Cathy Kasterine, fashion director at large at UK Harper’s Bazaar magazine, points out that Milan Fashion Week was full of these influences also, citing the Carvalli Prada  and Bottega Veneta shows.  “And Karl Lagerfeld for Fendi had a Deco-style, geometric feel,” she says, “with a soft shoulder and long line on the coats – very 1930s. He also sent out models with single orchids, which at that time was a sign that a woman’s betrothed had been sent to war.

“Italians and Americans find British style fascinating,” says Kasterine. “It’s elusive and hard to define, you can’t buy it, you either inherit it or you’re friends with it in some way. I don’t think it’s purely a class thing, either, it’s in street style, art and music too. I think it’s to do with the bad weather - we have to work harder to make life interesting.” 

Ralph Lauren Autumn/Winter 2013 (Ralph Lauren)
Ralph Lauren Autumn/Winter 2013 (Ralph Lauren)

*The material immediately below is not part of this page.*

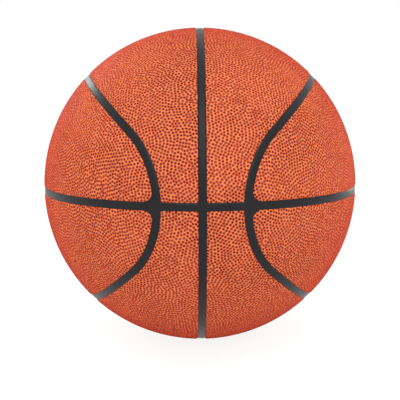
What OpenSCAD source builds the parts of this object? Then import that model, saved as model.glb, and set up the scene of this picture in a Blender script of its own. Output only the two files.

Kasterine sees the American interest in Downton-style fashion as part of a wider fascination with the era of British history that the show depicts. “There’s an immense romance to that period of time between the wars,” she says. “Downton is very glamourised. In fact there was an appalling snobbery as well. But this was a golden age for the aristocracy who were then rich and powerful –  and Britain still had an empire. It must have been an amazing time to live for some people . The women could be glamorous and the men could be dastardly and macho. Perfect manners were very important. There was no idea that Hitler was just around the corner. And in the end  the dresses were very, very beautiful.”

The biggest draw of Downton  style for fans of the show, however,  is probably  how character is reflected in costume. The suffragette-sympathising, class-busting Lady Sybil sports daring harem pants. American character Martha Levinson (played by Shirley MacLaine) is forward-looking and progressive, with  flapperesque, shorter hemlines, cloche hats, and plenty of feathers and black-jet jewellery. The formidable, ultra-traditional Dowager Duchess, meanwhile, remains resolutely Edwardian in her silhouette – and is generally appalled by anything to do with the modern age, week-ends included.